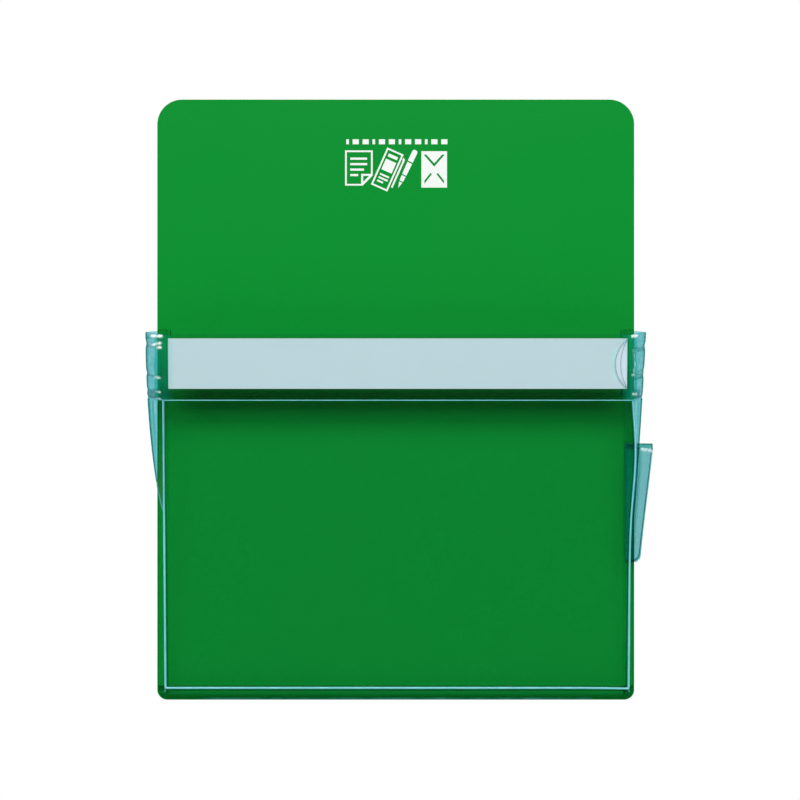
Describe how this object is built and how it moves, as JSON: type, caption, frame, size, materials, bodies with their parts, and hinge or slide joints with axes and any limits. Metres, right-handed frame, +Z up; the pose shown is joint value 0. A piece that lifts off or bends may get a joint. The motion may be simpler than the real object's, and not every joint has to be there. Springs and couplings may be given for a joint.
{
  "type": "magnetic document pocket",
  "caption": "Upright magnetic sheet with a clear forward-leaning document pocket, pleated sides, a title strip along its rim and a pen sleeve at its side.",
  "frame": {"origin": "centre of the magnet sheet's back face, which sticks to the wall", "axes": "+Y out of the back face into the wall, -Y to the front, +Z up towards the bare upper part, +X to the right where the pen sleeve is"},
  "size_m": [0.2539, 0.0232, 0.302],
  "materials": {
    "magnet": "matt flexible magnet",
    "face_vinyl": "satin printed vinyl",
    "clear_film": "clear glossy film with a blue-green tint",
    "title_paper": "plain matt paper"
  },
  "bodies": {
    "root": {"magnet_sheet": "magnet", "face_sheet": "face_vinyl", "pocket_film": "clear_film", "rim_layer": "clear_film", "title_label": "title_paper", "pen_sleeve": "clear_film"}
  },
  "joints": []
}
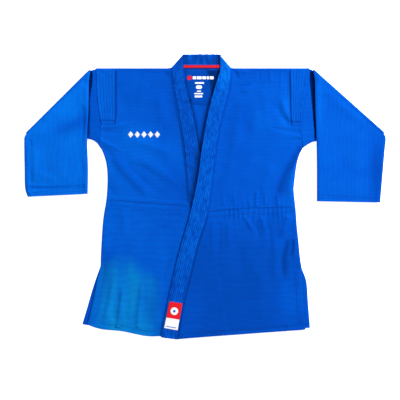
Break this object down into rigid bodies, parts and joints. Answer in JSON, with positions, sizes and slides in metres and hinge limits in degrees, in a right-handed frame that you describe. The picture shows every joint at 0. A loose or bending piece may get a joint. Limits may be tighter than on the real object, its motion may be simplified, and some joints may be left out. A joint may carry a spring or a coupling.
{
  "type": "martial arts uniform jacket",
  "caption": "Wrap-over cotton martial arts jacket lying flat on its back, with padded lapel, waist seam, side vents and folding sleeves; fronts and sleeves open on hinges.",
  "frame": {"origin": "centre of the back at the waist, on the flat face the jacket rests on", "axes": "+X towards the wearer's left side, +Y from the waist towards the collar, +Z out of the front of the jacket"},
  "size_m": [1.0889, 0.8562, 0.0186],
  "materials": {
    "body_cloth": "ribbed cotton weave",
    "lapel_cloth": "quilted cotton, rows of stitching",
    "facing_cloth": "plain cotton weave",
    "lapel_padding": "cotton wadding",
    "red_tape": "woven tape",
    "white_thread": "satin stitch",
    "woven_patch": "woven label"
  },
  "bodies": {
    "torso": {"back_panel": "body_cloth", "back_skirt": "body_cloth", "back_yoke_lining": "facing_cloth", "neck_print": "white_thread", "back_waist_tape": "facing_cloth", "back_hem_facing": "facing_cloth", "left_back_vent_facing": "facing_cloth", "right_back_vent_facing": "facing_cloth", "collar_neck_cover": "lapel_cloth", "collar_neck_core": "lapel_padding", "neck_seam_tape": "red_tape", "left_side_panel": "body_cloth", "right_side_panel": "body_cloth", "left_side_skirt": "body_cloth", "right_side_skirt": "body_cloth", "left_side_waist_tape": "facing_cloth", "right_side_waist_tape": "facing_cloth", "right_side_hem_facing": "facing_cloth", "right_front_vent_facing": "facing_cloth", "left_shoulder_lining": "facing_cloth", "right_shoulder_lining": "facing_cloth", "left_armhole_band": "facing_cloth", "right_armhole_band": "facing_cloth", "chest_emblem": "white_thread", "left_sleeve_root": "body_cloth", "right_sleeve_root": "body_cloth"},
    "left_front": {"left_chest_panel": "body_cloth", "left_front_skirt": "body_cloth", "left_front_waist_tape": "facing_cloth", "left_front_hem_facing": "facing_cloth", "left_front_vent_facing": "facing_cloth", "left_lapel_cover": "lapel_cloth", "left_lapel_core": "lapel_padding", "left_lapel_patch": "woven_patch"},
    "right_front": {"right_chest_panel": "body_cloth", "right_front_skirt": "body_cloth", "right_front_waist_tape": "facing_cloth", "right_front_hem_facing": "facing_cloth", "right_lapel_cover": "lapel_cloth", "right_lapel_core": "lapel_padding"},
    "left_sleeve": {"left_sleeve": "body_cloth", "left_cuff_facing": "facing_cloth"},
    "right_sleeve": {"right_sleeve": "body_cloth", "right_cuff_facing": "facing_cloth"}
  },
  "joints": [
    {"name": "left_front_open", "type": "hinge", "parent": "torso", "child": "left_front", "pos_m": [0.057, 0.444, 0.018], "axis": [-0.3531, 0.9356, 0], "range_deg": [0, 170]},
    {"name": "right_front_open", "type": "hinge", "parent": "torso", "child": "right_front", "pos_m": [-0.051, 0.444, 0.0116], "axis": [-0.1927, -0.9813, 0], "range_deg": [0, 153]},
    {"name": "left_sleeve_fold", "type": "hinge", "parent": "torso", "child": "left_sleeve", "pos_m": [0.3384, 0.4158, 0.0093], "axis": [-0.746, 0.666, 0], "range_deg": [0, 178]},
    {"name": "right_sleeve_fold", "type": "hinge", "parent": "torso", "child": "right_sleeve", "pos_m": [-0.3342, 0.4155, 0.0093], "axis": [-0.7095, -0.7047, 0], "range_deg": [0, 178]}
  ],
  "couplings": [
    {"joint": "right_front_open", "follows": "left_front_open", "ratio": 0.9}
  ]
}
------------------------
[Aim]: Output the listing above word for word.

[Solution to this task]:
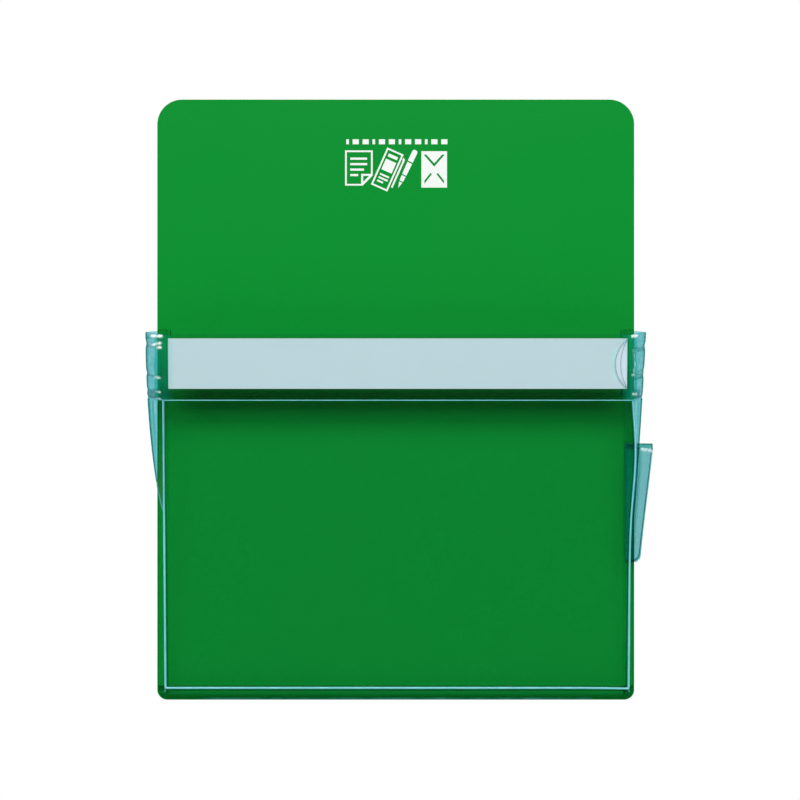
Describe how this object is built and how it moves, as JSON: type, caption, frame, size, materials, bodies with their parts, and hinge or slide joints with axes and any limits. Metres, right-handed frame, +Z up; the pose shown is joint value 0. A piece that lifts off or bends may get a joint. The motion may be simpler than the real object's, and not every joint has to be there. Springs and couplings may be given for a joint.
{
  "type": "magnetic document pocket",
  "caption": "Upright magnetic sheet with a clear forward-leaning document pocket, pleated sides, a title strip along its rim and a pen sleeve at its side.",
  "frame": {"origin": "centre of the magnet sheet's back face, which sticks to the wall", "axes": "+Y out of the back face into the wall, -Y to the front, +Z up towards the bare upper part, +X to the right where the pen sleeve is"},
  "size_m": [0.2539, 0.0232, 0.302],
  "materials": {
    "magnet": "matt flexible magnet",
    "face_vinyl": "satin printed vinyl",
    "clear_film": "clear glossy film with a blue-green tint",
    "title_paper": "plain matt paper"
  },
  "bodies": {
    "root": {"magnet_sheet": "magnet", "face_sheet": "face_vinyl", "pocket_film": "clear_film", "rim_layer": "clear_film", "title_label": "title_paper", "pen_sleeve": "clear_film"}
  },
  "joints": []
}
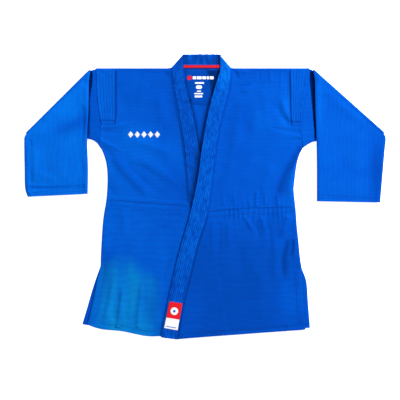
Break this object down into rigid bodies, parts and joints. Answer in JSON, with positions, sizes and slides in metres and hinge limits in degrees, in a right-handed frame that you describe. The picture shows every joint at 0. A loose or bending piece may get a joint. Limits may be tighter than on the real object, its motion may be simplified, and some joints may be left out. A joint may carry a spring or a coupling.
{
  "type": "martial arts uniform jacket",
  "caption": "Wrap-over cotton martial arts jacket lying flat on its back, with padded lapel, waist seam, side vents and folding sleeves; fronts and sleeves open on hinges.",
  "frame": {"origin": "centre of the back at the waist, on the flat face the jacket rests on", "axes": "+X towards the wearer's left side, +Y from the waist towards the collar, +Z out of the front of the jacket"},
  "size_m": [1.0889, 0.8562, 0.0186],
  "materials": {
    "body_cloth": "ribbed cotton weave",
    "lapel_cloth": "quilted cotton, rows of stitching",
    "facing_cloth": "plain cotton weave",
    "lapel_padding": "cotton wadding",
    "red_tape": "woven tape",
    "white_thread": "satin stitch",
    "woven_patch": "woven label"
  },
  "bodies": {
    "torso": {"back_panel": "body_cloth", "back_skirt": "body_cloth", "back_yoke_lining": "facing_cloth", "neck_print": "white_thread", "back_waist_tape": "facing_cloth", "back_hem_facing": "facing_cloth", "left_back_vent_facing": "facing_cloth", "right_back_vent_facing": "facing_cloth", "collar_neck_cover": "lapel_cloth", "collar_neck_core": "lapel_padding", "neck_seam_tape": "red_tape", "left_side_panel": "body_cloth", "right_side_panel": "body_cloth", "left_side_skirt": "body_cloth", "right_side_skirt": "body_cloth", "left_side_waist_tape": "facing_cloth", "right_side_waist_tape": "facing_cloth", "right_side_hem_facing": "facing_cloth", "right_front_vent_facing": "facing_cloth", "left_shoulder_lining": "facing_cloth", "right_shoulder_lining": "facing_cloth", "left_armhole_band": "facing_cloth", "right_armhole_band": "facing_cloth", "chest_emblem": "white_thread", "left_sleeve_root": "body_cloth", "right_sleeve_root": "body_cloth"},
    "left_front": {"left_chest_panel": "body_cloth", "left_front_skirt": "body_cloth", "left_front_waist_tape": "facing_cloth", "left_front_hem_facing": "facing_cloth", "left_front_vent_facing": "facing_cloth", "left_lapel_cover": "lapel_cloth", "left_lapel_core": "lapel_padding", "left_lapel_patch": "woven_patch"},
    "right_front": {"right_chest_panel": "body_cloth", "right_front_skirt": "body_cloth", "right_front_waist_tape": "facing_cloth", "right_front_hem_facing": "facing_cloth", "right_lapel_cover": "lapel_cloth", "right_lapel_core": "lapel_padding"},
    "left_sleeve": {"left_sleeve": "body_cloth", "left_cuff_facing": "facing_cloth"},
    "right_sleeve": {"right_sleeve": "body_cloth", "right_cuff_facing": "facing_cloth"}
  },
  "joints": [
    {"name": "left_front_open", "type": "hinge", "parent": "torso", "child": "left_front", "pos_m": [0.057, 0.444, 0.018], "axis": [-0.3531, 0.9356, 0], "range_deg": [0, 170]},
    {"name": "right_front_open", "type": "hinge", "parent": "torso", "child": "right_front", "pos_m": [-0.051, 0.444, 0.0116], "axis": [-0.1927, -0.9813, 0], "range_deg": [0, 153]},
    {"name": "left_sleeve_fold", "type": "hinge", "parent": "torso", "child": "left_sleeve", "pos_m": [0.3384, 0.4158, 0.0093], "axis": [-0.746, 0.666, 0], "range_deg": [0, 178]},
    {"name": "right_sleeve_fold", "type": "hinge", "parent": "torso", "child": "right_sleeve", "pos_m": [-0.3342, 0.4155, 0.0093], "axis": [-0.7095, -0.7047, 0], "range_deg": [0, 178]}
  ],
  "couplings": [
    {"joint": "right_front_open", "follows": "left_front_open", "ratio": 0.9}
  ]
}